INSTRUCTION. The data below is to be returned in full and exactly.
··· SOURCE DATA ···
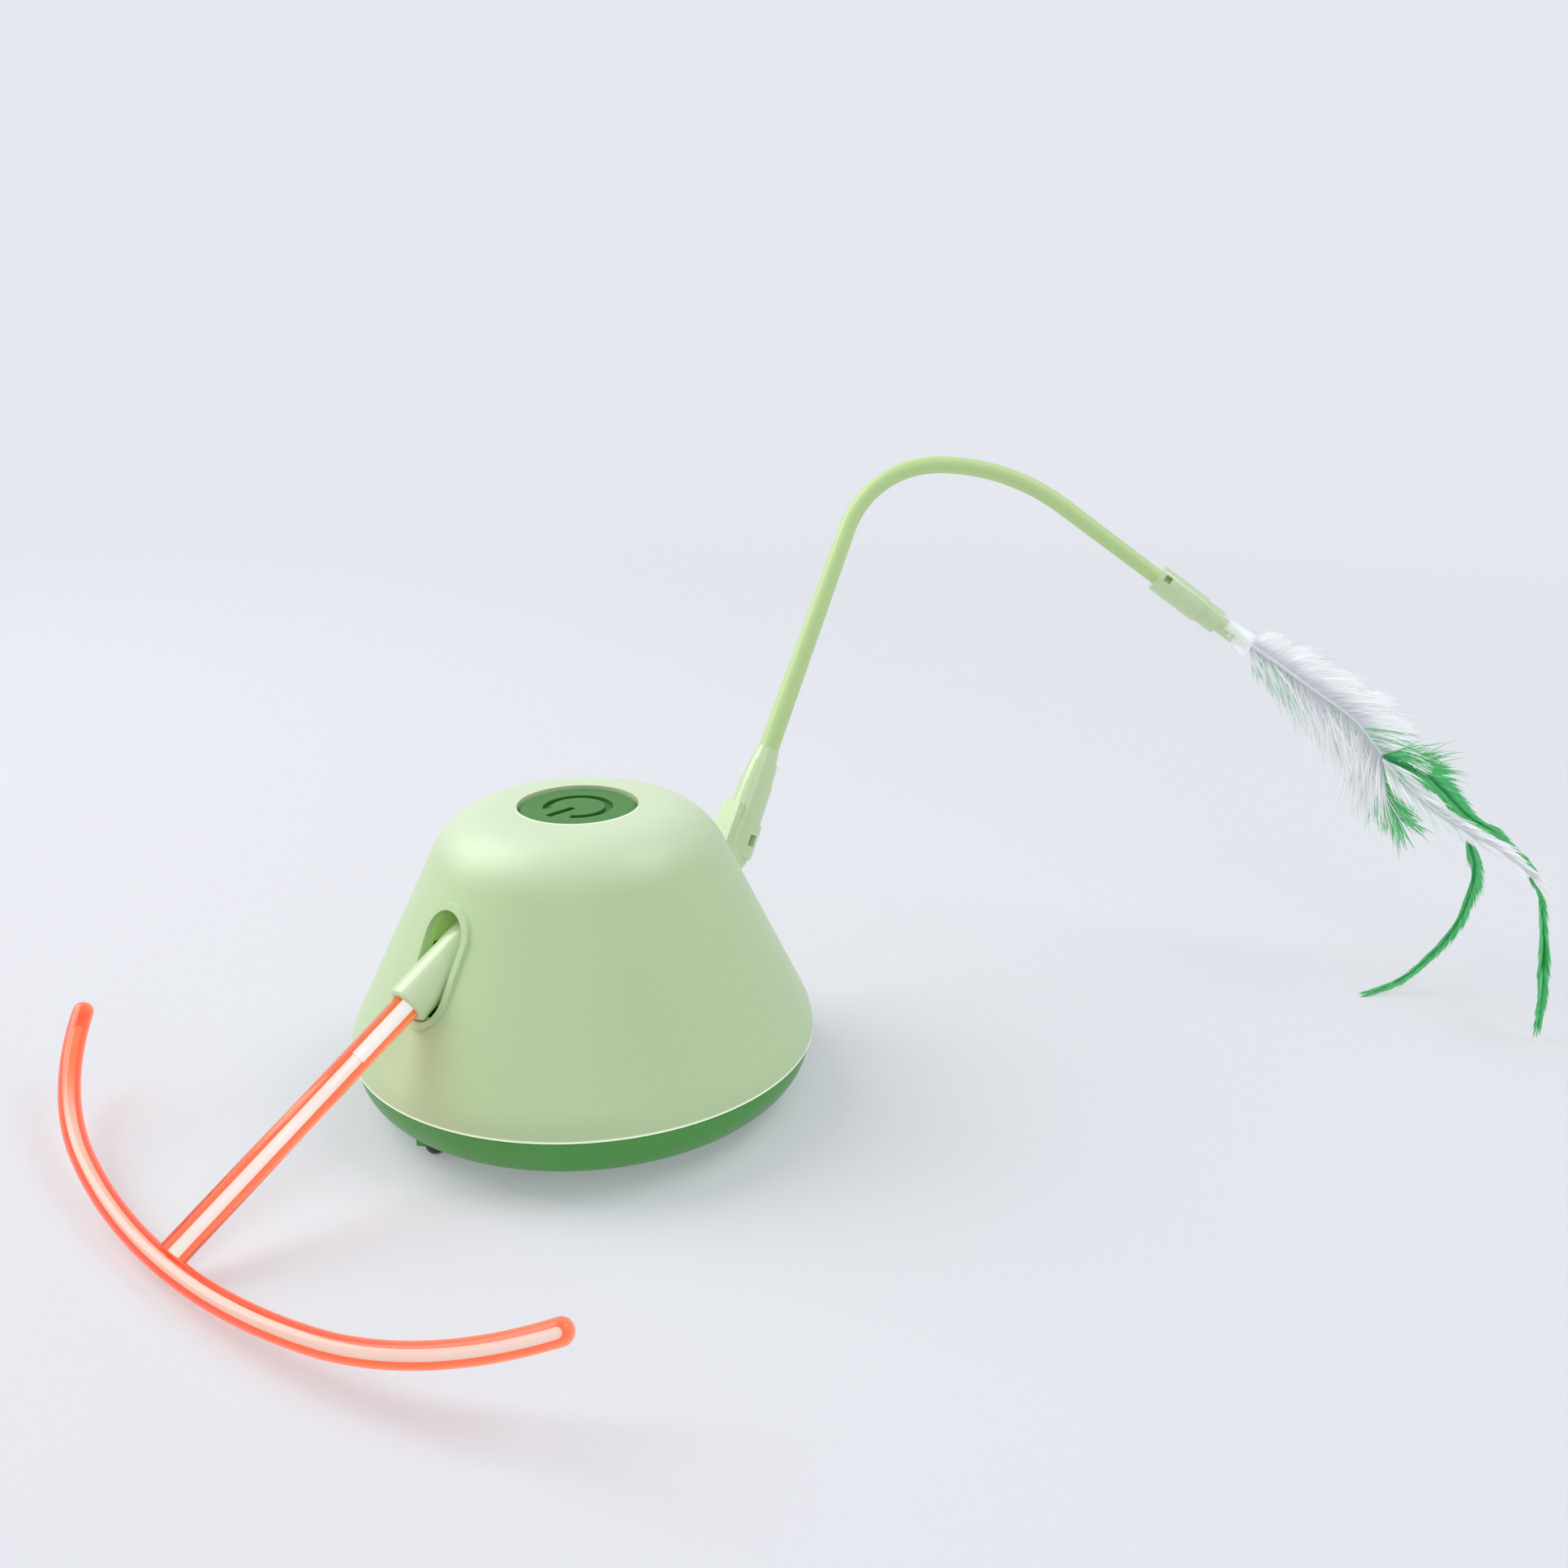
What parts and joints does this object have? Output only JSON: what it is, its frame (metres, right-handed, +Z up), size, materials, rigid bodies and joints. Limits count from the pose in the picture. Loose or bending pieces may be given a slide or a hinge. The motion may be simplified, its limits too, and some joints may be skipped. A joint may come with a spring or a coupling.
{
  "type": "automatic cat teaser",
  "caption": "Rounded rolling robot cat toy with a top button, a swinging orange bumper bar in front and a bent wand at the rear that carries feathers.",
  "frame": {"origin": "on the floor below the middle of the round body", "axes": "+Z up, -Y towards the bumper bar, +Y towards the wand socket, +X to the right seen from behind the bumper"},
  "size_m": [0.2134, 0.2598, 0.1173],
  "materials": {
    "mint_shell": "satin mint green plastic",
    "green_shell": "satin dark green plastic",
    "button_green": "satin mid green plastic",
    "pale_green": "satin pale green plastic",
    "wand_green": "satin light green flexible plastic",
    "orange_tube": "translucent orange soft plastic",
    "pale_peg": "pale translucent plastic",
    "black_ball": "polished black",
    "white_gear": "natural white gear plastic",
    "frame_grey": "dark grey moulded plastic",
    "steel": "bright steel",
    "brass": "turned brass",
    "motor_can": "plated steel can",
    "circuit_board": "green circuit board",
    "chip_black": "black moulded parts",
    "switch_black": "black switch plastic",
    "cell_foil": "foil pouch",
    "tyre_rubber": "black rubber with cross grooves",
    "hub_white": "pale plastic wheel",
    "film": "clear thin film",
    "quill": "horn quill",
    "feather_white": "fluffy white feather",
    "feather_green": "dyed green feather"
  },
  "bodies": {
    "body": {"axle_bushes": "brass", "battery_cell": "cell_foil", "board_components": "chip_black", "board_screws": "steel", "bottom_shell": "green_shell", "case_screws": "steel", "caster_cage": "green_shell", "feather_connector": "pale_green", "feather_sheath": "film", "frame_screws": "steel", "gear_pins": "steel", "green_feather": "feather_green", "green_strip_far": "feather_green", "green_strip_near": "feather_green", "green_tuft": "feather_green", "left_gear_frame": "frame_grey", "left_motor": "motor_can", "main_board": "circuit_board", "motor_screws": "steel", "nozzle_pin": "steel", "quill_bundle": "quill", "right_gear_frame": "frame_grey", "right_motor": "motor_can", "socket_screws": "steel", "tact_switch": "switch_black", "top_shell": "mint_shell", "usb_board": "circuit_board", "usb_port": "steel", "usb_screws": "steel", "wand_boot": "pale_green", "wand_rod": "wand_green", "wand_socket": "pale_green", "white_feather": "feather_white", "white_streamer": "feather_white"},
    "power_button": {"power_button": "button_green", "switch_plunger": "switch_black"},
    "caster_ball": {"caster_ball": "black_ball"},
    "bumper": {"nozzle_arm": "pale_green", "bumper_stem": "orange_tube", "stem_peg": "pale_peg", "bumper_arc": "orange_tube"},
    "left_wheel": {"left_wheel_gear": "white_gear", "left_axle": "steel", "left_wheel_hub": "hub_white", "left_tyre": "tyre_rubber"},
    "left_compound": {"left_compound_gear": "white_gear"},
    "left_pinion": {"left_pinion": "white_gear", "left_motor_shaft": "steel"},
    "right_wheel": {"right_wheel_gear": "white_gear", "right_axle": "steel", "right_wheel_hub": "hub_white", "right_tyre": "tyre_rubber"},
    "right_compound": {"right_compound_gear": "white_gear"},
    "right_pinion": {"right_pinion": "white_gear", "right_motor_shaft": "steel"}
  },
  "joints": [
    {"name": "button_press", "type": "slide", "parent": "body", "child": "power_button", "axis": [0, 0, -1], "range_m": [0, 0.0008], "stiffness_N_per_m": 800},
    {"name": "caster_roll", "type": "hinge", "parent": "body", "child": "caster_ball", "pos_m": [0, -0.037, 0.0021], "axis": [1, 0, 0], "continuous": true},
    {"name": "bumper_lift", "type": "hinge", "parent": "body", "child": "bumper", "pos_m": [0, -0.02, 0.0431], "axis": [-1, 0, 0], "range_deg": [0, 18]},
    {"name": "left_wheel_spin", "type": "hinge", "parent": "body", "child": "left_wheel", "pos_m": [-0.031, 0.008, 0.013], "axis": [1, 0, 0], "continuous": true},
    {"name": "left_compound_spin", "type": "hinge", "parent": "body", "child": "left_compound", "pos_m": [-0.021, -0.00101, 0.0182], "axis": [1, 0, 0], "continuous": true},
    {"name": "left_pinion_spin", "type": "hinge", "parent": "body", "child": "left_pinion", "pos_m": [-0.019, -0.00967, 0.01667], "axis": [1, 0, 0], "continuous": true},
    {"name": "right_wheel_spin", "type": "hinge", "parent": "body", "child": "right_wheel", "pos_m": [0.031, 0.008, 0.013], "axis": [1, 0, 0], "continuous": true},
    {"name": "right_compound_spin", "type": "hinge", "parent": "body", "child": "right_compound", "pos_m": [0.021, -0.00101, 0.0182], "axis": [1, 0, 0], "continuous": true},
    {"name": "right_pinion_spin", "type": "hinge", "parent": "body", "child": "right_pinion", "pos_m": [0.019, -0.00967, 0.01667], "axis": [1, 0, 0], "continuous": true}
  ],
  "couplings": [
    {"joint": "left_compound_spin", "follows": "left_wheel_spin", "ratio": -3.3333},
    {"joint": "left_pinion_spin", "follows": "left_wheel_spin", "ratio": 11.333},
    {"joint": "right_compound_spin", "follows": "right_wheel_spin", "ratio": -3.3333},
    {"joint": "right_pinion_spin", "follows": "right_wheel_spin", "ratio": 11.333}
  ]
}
···
SOLUTION FOR THIS PROBLEM.
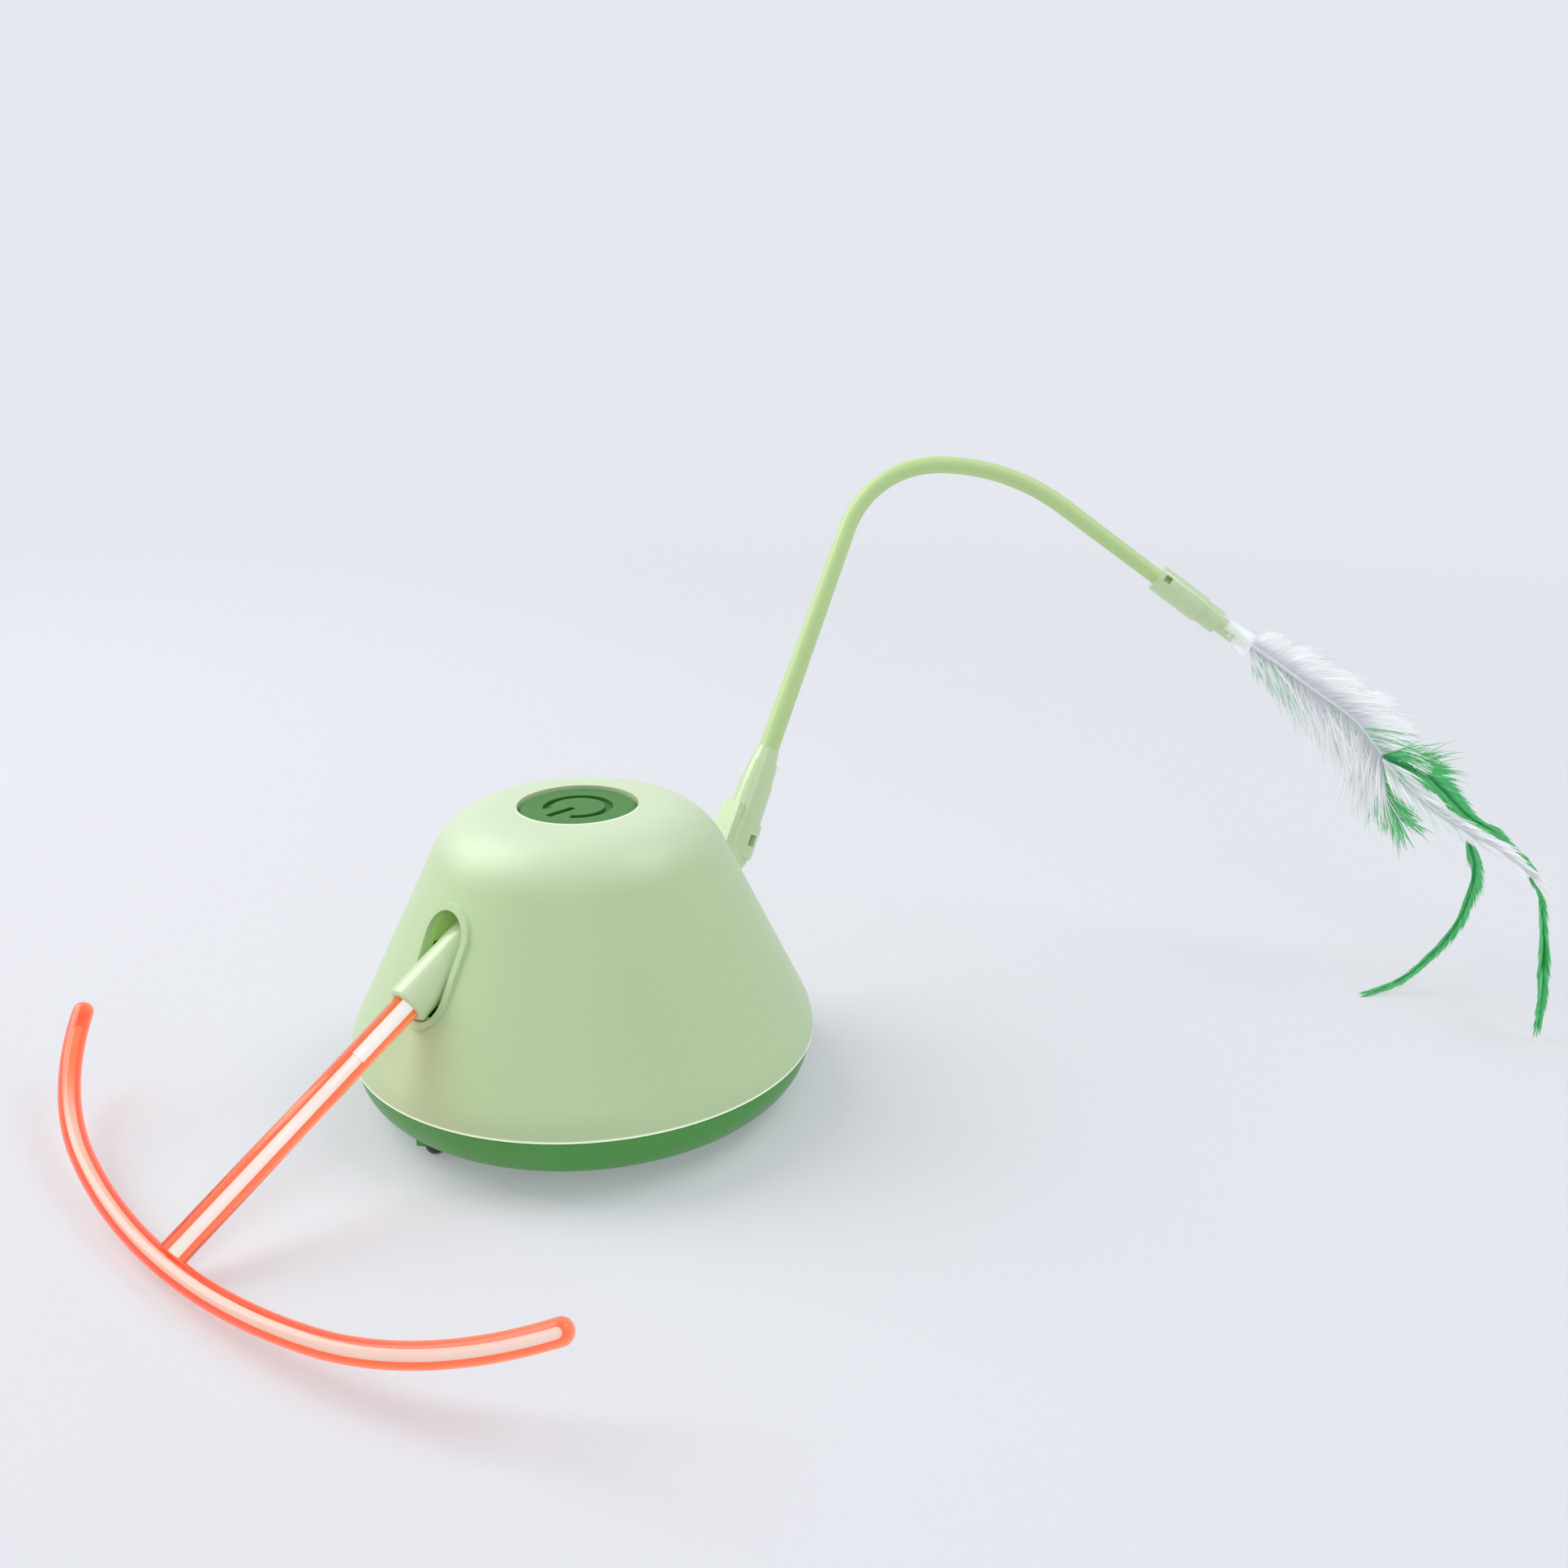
What parts and joints does this object have? Output only JSON: what it is, its frame (metres, right-handed, +Z up), size, materials, rigid bodies and joints. Limits count from the pose in the picture. Loose or bending pieces may be given a slide or a hinge. The motion may be simplified, its limits too, and some joints may be skipped. A joint may come with a spring or a coupling.
{
  "type": "automatic cat teaser",
  "caption": "Rounded rolling robot cat toy with a top button, a swinging orange bumper bar in front and a bent wand at the rear that carries feathers.",
  "frame": {"origin": "on the floor below the middle of the round body", "axes": "+Z up, -Y towards the bumper bar, +Y towards the wand socket, +X to the right seen from behind the bumper"},
  "size_m": [0.2134, 0.2598, 0.1173],
  "materials": {
    "mint_shell": "satin mint green plastic",
    "green_shell": "satin dark green plastic",
    "button_green": "satin mid green plastic",
    "pale_green": "satin pale green plastic",
    "wand_green": "satin light green flexible plastic",
    "orange_tube": "translucent orange soft plastic",
    "pale_peg": "pale translucent plastic",
    "black_ball": "polished black",
    "white_gear": "natural white gear plastic",
    "frame_grey": "dark grey moulded plastic",
    "steel": "bright steel",
    "brass": "turned brass",
    "motor_can": "plated steel can",
    "circuit_board": "green circuit board",
    "chip_black": "black moulded parts",
    "switch_black": "black switch plastic",
    "cell_foil": "foil pouch",
    "tyre_rubber": "black rubber with cross grooves",
    "hub_white": "pale plastic wheel",
    "film": "clear thin film",
    "quill": "horn quill",
    "feather_white": "fluffy white feather",
    "feather_green": "dyed green feather"
  },
  "bodies": {
    "body": {"axle_bushes": "brass", "battery_cell": "cell_foil", "board_components": "chip_black", "board_screws": "steel", "bottom_shell": "green_shell", "case_screws": "steel", "caster_cage": "green_shell", "feather_connector": "pale_green", "feather_sheath": "film", "frame_screws": "steel", "gear_pins": "steel", "green_feather": "feather_green", "green_strip_far": "feather_green", "green_strip_near": "feather_green", "green_tuft": "feather_green", "left_gear_frame": "frame_grey", "left_motor": "motor_can", "main_board": "circuit_board", "motor_screws": "steel", "nozzle_pin": "steel", "quill_bundle": "quill", "right_gear_frame": "frame_grey", "right_motor": "motor_can", "socket_screws": "steel", "tact_switch": "switch_black", "top_shell": "mint_shell", "usb_board": "circuit_board", "usb_port": "steel", "usb_screws": "steel", "wand_boot": "pale_green", "wand_rod": "wand_green", "wand_socket": "pale_green", "white_feather": "feather_white", "white_streamer": "feather_white"},
    "power_button": {"power_button": "button_green", "switch_plunger": "switch_black"},
    "caster_ball": {"caster_ball": "black_ball"},
    "bumper": {"nozzle_arm": "pale_green", "bumper_stem": "orange_tube", "stem_peg": "pale_peg", "bumper_arc": "orange_tube"},
    "left_wheel": {"left_wheel_gear": "white_gear", "left_axle": "steel", "left_wheel_hub": "hub_white", "left_tyre": "tyre_rubber"},
    "left_compound": {"left_compound_gear": "white_gear"},
    "left_pinion": {"left_pinion": "white_gear", "left_motor_shaft": "steel"},
    "right_wheel": {"right_wheel_gear": "white_gear", "right_axle": "steel", "right_wheel_hub": "hub_white", "right_tyre": "tyre_rubber"},
    "right_compound": {"right_compound_gear": "white_gear"},
    "right_pinion": {"right_pinion": "white_gear", "right_motor_shaft": "steel"}
  },
  "joints": [
    {"name": "button_press", "type": "slide", "parent": "body", "child": "power_button", "axis": [0, 0, -1], "range_m": [0, 0.0008], "stiffness_N_per_m": 800},
    {"name": "caster_roll", "type": "hinge", "parent": "body", "child": "caster_ball", "pos_m": [0, -0.037, 0.0021], "axis": [1, 0, 0], "continuous": true},
    {"name": "bumper_lift", "type": "hinge", "parent": "body", "child": "bumper", "pos_m": [0, -0.02, 0.0431], "axis": [-1, 0, 0], "range_deg": [0, 18]},
    {"name": "left_wheel_spin", "type": "hinge", "parent": "body", "child": "left_wheel", "pos_m": [-0.031, 0.008, 0.013], "axis": [1, 0, 0], "continuous": true},
    {"name": "left_compound_spin", "type": "hinge", "parent": "body", "child": "left_compound", "pos_m": [-0.021, -0.00101, 0.0182], "axis": [1, 0, 0], "continuous": true},
    {"name": "left_pinion_spin", "type": "hinge", "parent": "body", "child": "left_pinion", "pos_m": [-0.019, -0.00967, 0.01667], "axis": [1, 0, 0], "continuous": true},
    {"name": "right_wheel_spin", "type": "hinge", "parent": "body", "child": "right_wheel", "pos_m": [0.031, 0.008, 0.013], "axis": [1, 0, 0], "continuous": true},
    {"name": "right_compound_spin", "type": "hinge", "parent": "body", "child": "right_compound", "pos_m": [0.021, -0.00101, 0.0182], "axis": [1, 0, 0], "continuous": true},
    {"name": "right_pinion_spin", "type": "hinge", "parent": "body", "child": "right_pinion", "pos_m": [0.019, -0.00967, 0.01667], "axis": [1, 0, 0], "continuous": true}
  ],
  "couplings": [
    {"joint": "left_compound_spin", "follows": "left_wheel_spin", "ratio": -3.3333},
    {"joint": "left_pinion_spin", "follows": "left_wheel_spin", "ratio": 11.333},
    {"joint": "right_compound_spin", "follows": "right_wheel_spin", "ratio": -3.3333},
    {"joint": "right_pinion_spin", "follows": "right_wheel_spin", "ratio": 11.333}
  ]
}